Trust doesn’t break all at once. It breaks in moments like that—where clarity turns into confusion, and certainty turns into doubt. Where someone starts to question not just what you’re saying, but what’s real.
And once that kind of trust is shaken, it changes the way someone shows up.
I saw that shift.
He became more distant, more guarded, more detached. And part of me understood why. But another part of me still wanted him to fight for the connection, to stay, to try to rebuild what had been broken.
But relationships don’t survive on one person wanting to repair them.
They require two people who are both willing to sit in discomfort, to be honest, to rebuild something that no longer feels safe.
And we weren’t there.
By the time we tried to find our way back to each other, we were no longer standing in the same place. There was too much history, too much confusion, too many moments that hadn’t been fully processed.
It became easier to disconnect than to rebuild.
And that’s the part that’s hardest to accept.
Because starting over with someone new is simpler. There’s no past to carry, no wounds to revisit, no trust to repair. But there’s also no depth yet. No understanding of who that person is when things get hard.
And yet—even knowing all of that—the what-ifs don’t just disappear.
They show up in quiet moments.
In small reminders.
In memories of how it felt to be seen in a way that you didn’t even know you needed.
Because that’s the part that stays with me.
Not just the love—but the way he saw me.
The way he made me feel like my depth wasn’t too much. Like the parts of me that felt complicated or intense weren’t something to hide—but something to understand.

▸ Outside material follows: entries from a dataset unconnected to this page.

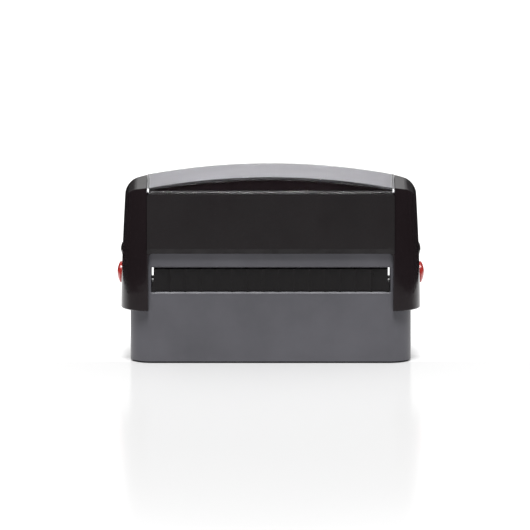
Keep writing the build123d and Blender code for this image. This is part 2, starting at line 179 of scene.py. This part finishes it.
def moulded(name, colour, rough, grain, depth, level, wear_and_highlight, edge=0.0003, rim=1.0):
    """Injection-moulded plastic: grain, uneven gloss, faint mottling, rubbed edges and painted
    highlight on them.

    The grain's size and depth are in metres.  The gloss has this level where the surface
    faces the viewer, and rim times that where it is seen at a slant.
    """
    t = Tree(name)
    mottle = t.noise(0.018, 4)
    smudge = t.noise(0.006, 3, stretch=(1, 1, 0.5))
    fine = t.noise(grain, 2, 0.6)
    dust = t.remap(t.noise(0.0009, 2), 0.66, 0.85)
    # paler edges, concave ones too, where the noise lets them: partly rubbing, partly painted
    # highlight
    wear_and_highlight_mask = t.math("MULTIPLY", t.edges(edge), t.remap(t.noise(0.004, 3), 0.3, 0.7, 0.3, 1))

    dark = t.mix(t.remap(mottle, 0.3, 0.7), scaled(colour, 0.88), scaled(colour, 1.12))
    speckled = t.mix(t.math("MULTIPLY", dust, DUST_SHARE), dark, DUST)
    # painted highlight and rubbing: the edges turn to a much lighter colour
    worn_and_highlit = t.mix(t.math("MULTIPLY", wear_and_highlight_mask, wear_and_highlight), speckled, scaled(colour, 3.2))
    gloss = t.remap(smudge, 0.3, 0.7, rough * 0.8, rough * 1.25)
    uneven = t.math("MULTIPLY", gloss, t.remap(fine, 0.3, 0.7, 0.85, 1.15))

    facing = t.add("ShaderNodeLayerWeight", Blend=0.5).outputs["Facing"]
    t.set(Base_Color=worn_and_highlit, Roughness=uneven)
    t.set(Specular_IOR_Level=t.remap(facing, *GRAZING, level, level * rim))
    t.set(Normal=t.bump(fine, depth, t.rounded(edge)))
    return t.material


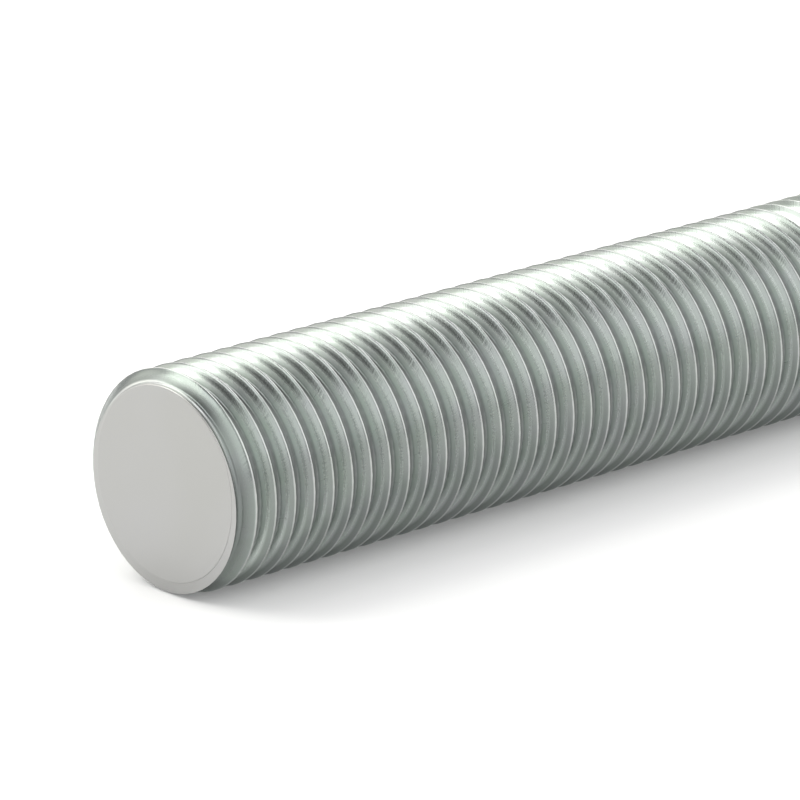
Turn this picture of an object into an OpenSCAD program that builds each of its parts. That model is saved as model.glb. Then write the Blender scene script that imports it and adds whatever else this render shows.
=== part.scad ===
// Fully threaded steel rod with a metric coarse thread, cut to stock length.
// The rod lies along X, centred on the origin. Sizes are in millimetres.

/* [Thread] */
// Major diameter of the thread, over its crests
thread_d = 36; // [20:1:64]
// Pitch, the distance from one crest to the next
pitch = 4; // [1.5:0.5:6]

/* [Rod] */
// Length from end face to end face
rod_length = 1000; // [100:10:3000]

/* [Ends] */
// How far each end's flat face stands out from the bevel around it
face_step = 0.25; // [0.1:0.01:0.6]
// Radius of the softened edge around each face
face_edge_r = 0.2; // [0.05:0.01:0.6]
// Angle between each face and its bevel, in degrees
bevel_angle = 10; // [2:1:60]

/* [Hidden] */
$fn = 96;

// Height of the sharp 60 degree triangle that the thread profile is cut from
triangle_h = pitch * sqrt(3) / 2;
// The thread's groove is 5/8 of that height deep, and each face is just inside its root
thread_depth = triangle_h * 5 / 8;
crest_r = thread_d / 2;
root_r = crest_r - thread_depth;
face_r = root_r - 0.05;
bevel_l = (crest_r - face_r) * tan(bevel_angle);
half_l = rod_length / 2;
edge_steps = 4;

// One end's section as points of (radius, depth from the face): edge, step and bevel
end_points = [
    for (i = [0 : edge_steps])
        let (a = 90 * i / edge_steps)
            [face_r - face_edge_r * (1 - sin(a)), face_edge_r * (1 - cos(a))],
    [face_r, face_step],
    [crest_r, face_step + bevel_l]
];

// Half of the rod's lengthwise section, from its axis out to the thread's crests
module half_section() {
    last = len(end_points) - 1;
    polygon([
        [0, -half_l],
        for (p = end_points) [p.x, p.y - half_l],
        for (i = [last : -1 : 0]) [end_points[i].x, half_l - end_points[i].y],
        [0, half_l]
    ]);
}

// The rod over its crests, with the fine helical groove left off
module threaded_rod() {
    color("silver")
        rotate([0, 90, 0])
            rotate_extrude()
                half_section();
}

threaded_rod();
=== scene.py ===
"""Looks of the threaded rod: its rolled thread, its bevelled ends and its plated steel."""

import math

import bmesh
import bpy
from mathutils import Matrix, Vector


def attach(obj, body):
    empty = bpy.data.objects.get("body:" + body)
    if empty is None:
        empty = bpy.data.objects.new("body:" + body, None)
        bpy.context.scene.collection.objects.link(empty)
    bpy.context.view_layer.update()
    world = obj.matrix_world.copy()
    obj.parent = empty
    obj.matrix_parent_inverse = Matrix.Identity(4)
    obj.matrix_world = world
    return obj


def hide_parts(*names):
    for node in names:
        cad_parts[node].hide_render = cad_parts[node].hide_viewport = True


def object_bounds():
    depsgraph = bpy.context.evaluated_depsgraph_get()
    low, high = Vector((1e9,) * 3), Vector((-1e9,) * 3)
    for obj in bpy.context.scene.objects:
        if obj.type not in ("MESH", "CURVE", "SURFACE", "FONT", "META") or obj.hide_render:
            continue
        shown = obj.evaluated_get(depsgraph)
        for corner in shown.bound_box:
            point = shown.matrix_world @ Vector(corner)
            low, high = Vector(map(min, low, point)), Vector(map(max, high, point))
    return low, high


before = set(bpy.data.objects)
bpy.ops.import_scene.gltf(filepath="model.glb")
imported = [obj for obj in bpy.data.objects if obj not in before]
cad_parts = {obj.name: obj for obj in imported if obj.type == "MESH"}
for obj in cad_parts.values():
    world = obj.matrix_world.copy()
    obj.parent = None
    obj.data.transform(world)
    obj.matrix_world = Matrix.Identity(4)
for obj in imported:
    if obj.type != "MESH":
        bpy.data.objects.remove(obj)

CAD_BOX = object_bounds()
LOW, HIGH = Vector(CAD_BOX[0]), Vector(CAD_BOX[1])

# The thread, in metres. Its major radius and the rod's ends come from the frame.
# The groove is 5/8 as deep as the sharp 60 degree triangle that the metric profile is cut from.
PITCH = 0.004
CREST_R = (HIGH.z - LOW.z) / 2
SHARP_H = PITCH * math.sqrt(3) / 2
ROOT_R = CREST_R - SHARP_H * 5 / 8
# Flanks at 60 degrees to the axis ease over into a narrow flat crest and drop to a wider flat root:
# half the crest's flat width, then the radii at its edge, on down to the flank and into the root
FLANK_TURN = math.radians(60)
EASE_TURN = math.radians(43)
CREST_HALF = 0.00008
CREST_EDGE_R = 0.00008
CREST_EASE_R = 0.0012
ROOT_EDGE_R = SHARP_H / 6
# The turns drawn with plain corners: half the width of their crest
PLAIN_CREST_HALF = 0.0001

# The mesh: stations to a turn, and steps in each rounded corner of the section.
# The turns at both ends have rounded corners, and those between have plain ones.
# Spare turns run past each end before the rod is cut to length.
STATIONS = 54
CREST_EDGE_STEPS = 2
CREST_EASE_STEPS = 2
ROOT_EDGE_STEPS = 2
NEAR_FINE_TURNS = 34
FAR_FINE_TURNS = 3
SPARE_TURNS = 2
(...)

And when someone sees you like that—you want to keep that connection.
Not just romantically—but in any way you can.
Because that part was real.
And I think that’s what makes letting go so difficult.
It’s not like losing someone to distance or time.
It’s knowing they still exist—that they’re still out there—and choosing not to reach for them anyway.
It’s learning how to sit with the feeling without acting on it.
It’s learning how to create distance—even when the connection still feels real.
And I think that’s the part no one really talks about.
It’s not just that love isn’t enough.
Because love—gives you hope.
It makes you believe that something can still grow, still shift, still become something more than what it is right now.
But hope only works when it’s shared.
And when you’re the only one holding onto that vision—when you’re the only one trying to see what it could become—you’re not building something together anymore.
You’re holding onto something that no longer exists in the same way.
You’re chasing a version of it that lives in your mind—not in reality.
And that’s where it becomes dangerous.
Because it doesn’t feel delusional.
It feels real—because at one point, it was.
That version of the connection existed.
That depth existed.
That feeling of being seen, understood, and met in a way you didn’t expect—that was real.
But what’s also real—is that it’s not being held the same way anymore.
And no matter how much you want to bring it back—you can’t do that by yourself.
You can’t carry love for two people.
You can’t rebuild something that the other person has already let go of—or doesn’t have the capacity to hold anymore.
And no amount of love changes that.
And accepting that isn’t peaceful.
It doesn’t come with closure.
It comes with moments where you still feel it—where it still crosses your mind—where part of you still wants to reach for it.
But you don’t.
Because at some point, you realize—you’re not holding onto a person anymore.
You’re holding onto a memory of who they were with you.
And learning to let go of that—is a different kind of heartbreak.
Sometimes you’re not missing the person… you’re missing the version of them that existed with you.